The combined authorities will be afforded greater powers precisely because they feel they can serve their community better by that means. I hope that it will be seen that this amendment tries to build on precisely that point.
Amendment 50 is very much on the same tack. Schedule 4 amends, inter alia, the Local Democracy, Economic Development and Construction Act 2009. My amendment would insert a further criterion in relation to Section 23 of that Act. Noble Lords with instant recall will know that Section 23 relates to the, “Duty of public authorities to secure involvement”. I paraphrase, but it specifically refers to “information” about the “exercise” of functions, consultation over that exercise and involvement “in another way”.
Section 23(2) goes on to list the bodies to which this applies. My amendment would simply add a further reference to extend the application to the mayoral combined authorities that will be created by the Bill. I hope that the Minister will see the merit in the principle and that this is not insisting on some obsessive parish council creation approach. Instead, I hope that it will discourage some of the less satisfactory blocking procedures that seem to have been created and make sure that this goes forward as a genuine partnership within the family of local government. I beg to move.
My Lords, I am very grateful to the Minister for that. I would certainly like to take her up on her suggestion of further discussions. I hope to be in touch with her shortly in relation to that. I am grateful for her reply generally, which was much more extensive than I had expected given the hour.

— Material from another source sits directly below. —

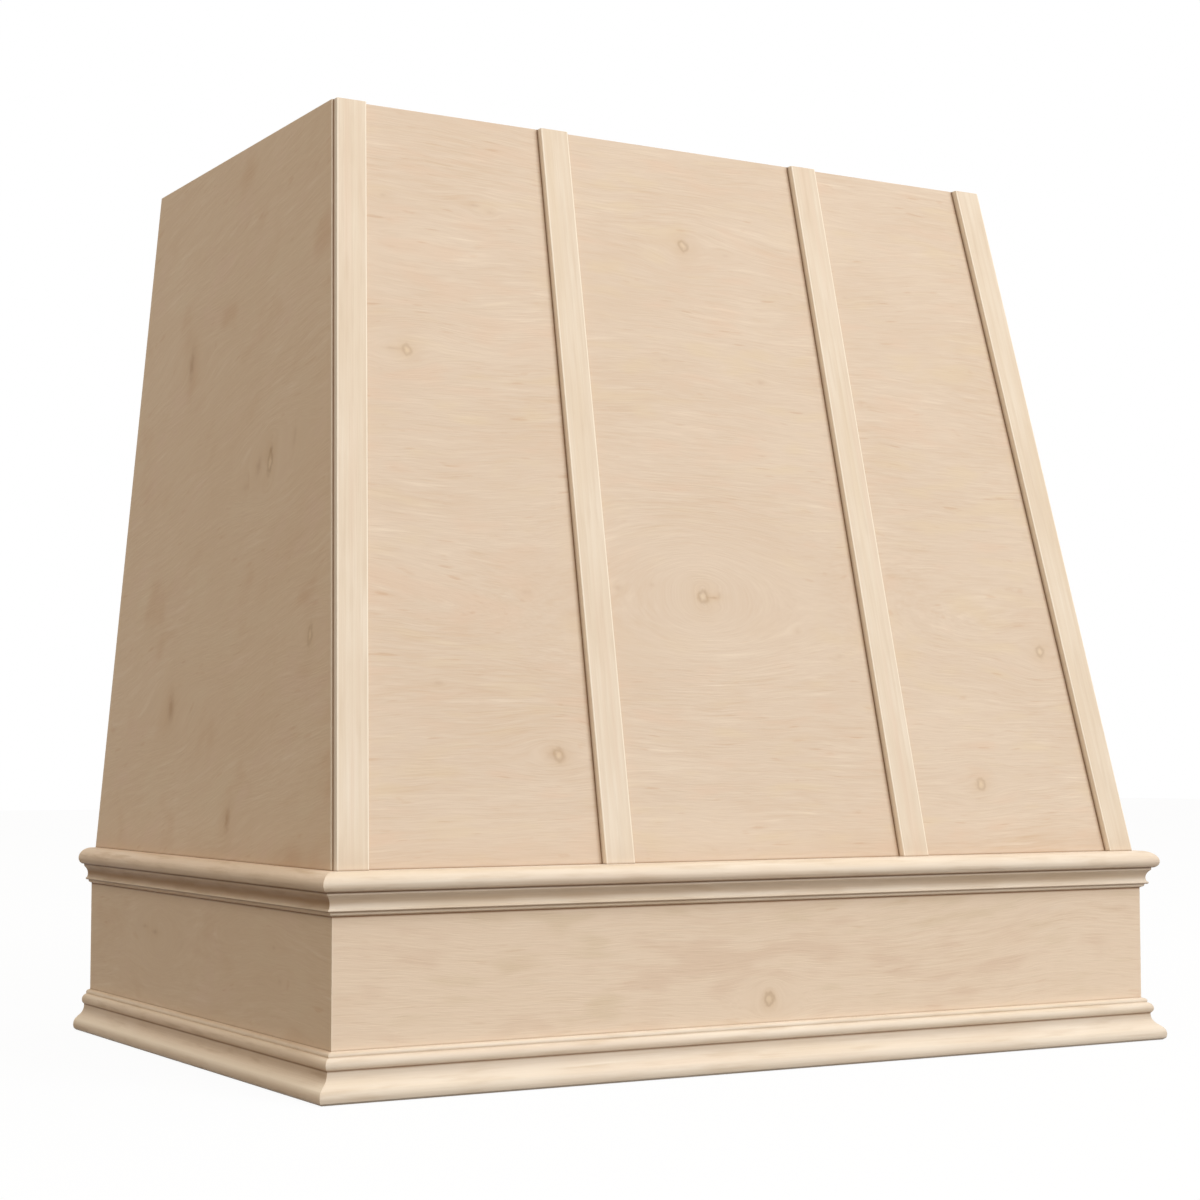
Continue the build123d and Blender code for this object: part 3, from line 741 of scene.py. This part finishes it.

I have just a brief word on the point raised by the noble Lord, Lord Beecham. I quite understand his point but think that he assumes that somehow underneath NALC as a national association there is nothing other than the 9,000 foot soldiers forming the parishes. That is not how it is structured; there is a series of district and county associations, and some of the county associations have come together in larger collectives. There is now a good deal of encouragement from within NALC towards such working practices.
For instance, when representatives are selected to go to national council, we cannot have 9,000 people in one room as there would be nowhere big enough to house them, so there has to be a selection process. There would be no difficulty with, for example, something the size of a county association or a multi-county association. In Sussex, I am involved with a triple association consisting of East Sussex, West Sussex and Surrey. They have come together and do a lot of these things jointly. So there would be no difficulty in arriving at a sensible way of providing a representative to be part of the discussion process, as I suggested.
The hour is late and I have spoken for long enough. I thank the Minister and the noble Lord, Lord Beecham, for their comments. I beg leave to withdraw the amendment.